Singapore’s family office ecosystem reached approximately 1,650 registered single family offices by the end of 2023, according to the Monetary Authority of Singapore’s published data. Total assets under management across this population exceeded US$5 trillion by the time the sector’s growth trajectory began attracting policy attention in 2024. The headline numbers have remained impressive through the first quarter of 2026.
What the headline AUM figure does not reveal is the internal reallocation happening within that capital base. Aggregate AUM growth can mask significant sector rotation, geographic exposure reduction, and duration shortening — all of which are more relevant to understanding where sophisticated capital sees risk than the top-line number. In mid-2026, the more informative question is not how large Singapore’s family office sector has become but what the allocation shift within it is signalling about the macro environment these offices are pricing in.
The Macro Trigger Summary
Three structural forces are driving portfolio repositioning across Singapore’s family office ecosystem in 2026. They are not independent, and they are interacting in ways that compound their effect on allocation decisions.

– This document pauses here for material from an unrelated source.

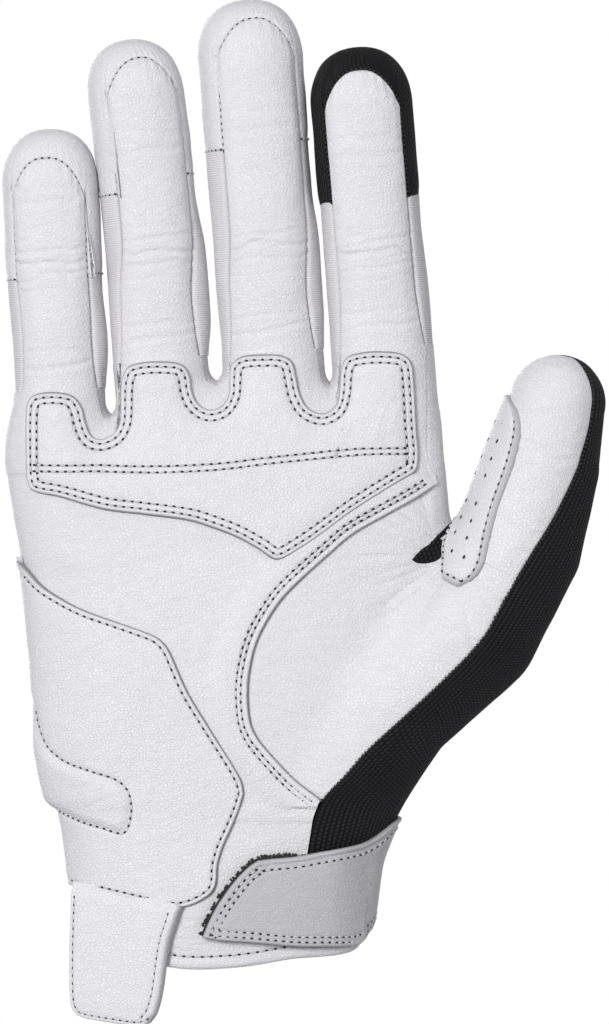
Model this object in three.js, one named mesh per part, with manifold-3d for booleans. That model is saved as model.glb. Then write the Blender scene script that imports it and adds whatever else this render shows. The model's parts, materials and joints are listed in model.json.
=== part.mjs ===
import * as THREE from "three";
import { mergeVertices } from "three/addons/utils/BufferGeometryUtils.js";
import Module from "manifold-3d";

// Right-hand motorcycle glove, filled as a hand fills it, in millimetres.
// The fingers point to +Z and the palm faces -Y. The origin is the middle of the wrist opening.
// The skin of the glove is one smooth field: an oval hand, four round-ended fingers and a thumb.
// Each panel is a shell between two offsets of that skin, over its own patch of it.

// Sizes of the hand
const palmSpan = 104;
const handLength = 149;
const palmDepth = 38;
const closingLength = 28;
const crotchFillet = 4.5;
const thumbFillet = 6;

// Thicknesses and clearances
const gap = 0.4;
const weldDistance = 0.001;
const flexGap = 0.6;
const leatherThickness = 1.3;
const knitThickness = 1.3;
const overlayThickness = 1.2;
const liningThickness = 0.8;
const padThickness = 1.4;
const guardThickness = 1.6;
const guardBulge = 2.6;
const hookThickness = 0.8;
const strapThickness = 1.5;
const tabThickness = 1.8;

// Lengths of the fingers, from the crease at the base of each to its tip
const pinkyLength = 65;
const ringLength = 80.2;
const middleLength = 88;
const indexLength = 75.5;

// Each finger: its base and widths across as shares of palmSpan, the height of its base as a share
// of handLength, its depth as a share of palmDepth, and the rest as shares of its own length
const fingerShares = [
  {
    name: "pinky", length: pinkyLength, baseX: -0.4135, baseZ: 0.94, baseWidth: 0.2154, width: 0.2269,
    depth: 0.579, drift: -0.0462, bow: 0, knuckleAt: 0.492, bandAt: 0.508, archBelow: 0.108,
  },
  {
    name: "ring", length: ringLength, baseX: -0.173, baseZ: 0.99, baseWidth: 0.2288, width: 0.2269,
    depth: 0.616, drift: -0.0973, bow: 0.0112, knuckleAt: 0.343, bandAt: 0.536, archBelow: 0.056,
  },
  {
    name: "middle", length: middleLength, baseX: 0.0971, baseZ: 1.0034, baseWidth: 0.2442, width: 0.2462,
    depth: 0.6316, drift: -0.075, bow: 0, knuckleAt: 0.307, bandAt: 0.568, archBelow: 0.051,
  },
  {
    name: "index", length: indexLength, baseX: 0.3606, baseZ: 1.008, baseWidth: 0.2462, width: 0.2385,
    depth: 0.621, drift: -0.0848, bow: 0, knuckleAt: 0.3245, bandAt: 0.477, archBelow: 0.073,
  },
];
const fingerRoot = 30;
const tipClosing = 15;
const fingerPower = 2.3;
const archDrop = 10;
const capBack = 16;

// Thumb: radius at its middle, reach from its crease to the middle of its tip, and where it bends
const thumbRadius = 14.2;
const thumbReach = 44.7;
const thumbKnuckleShare = 0.716;
const thumbHoleRadius = 12.6;
const thumbArchBelow = 3.5;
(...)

The first is the persistence of US trade policy uncertainty. The tariff regime introduced in early 2026 has created a structural shift in how globally oriented family offices are thinking about supply chain exposure and earnings predictability in their equity portfolios. The effect is not primarily on Singapore-listed companies, which have limited manufacturing exposure, but on the US equity positions that most family offices hold as a core allocation. The Monetary Authority of Singapore’s April 2026 quarterly monetary policy statement noted the downside risks to global growth from elevated trade policy uncertainty. Family offices are not waiting for that uncertainty to resolve before adjusting exposure.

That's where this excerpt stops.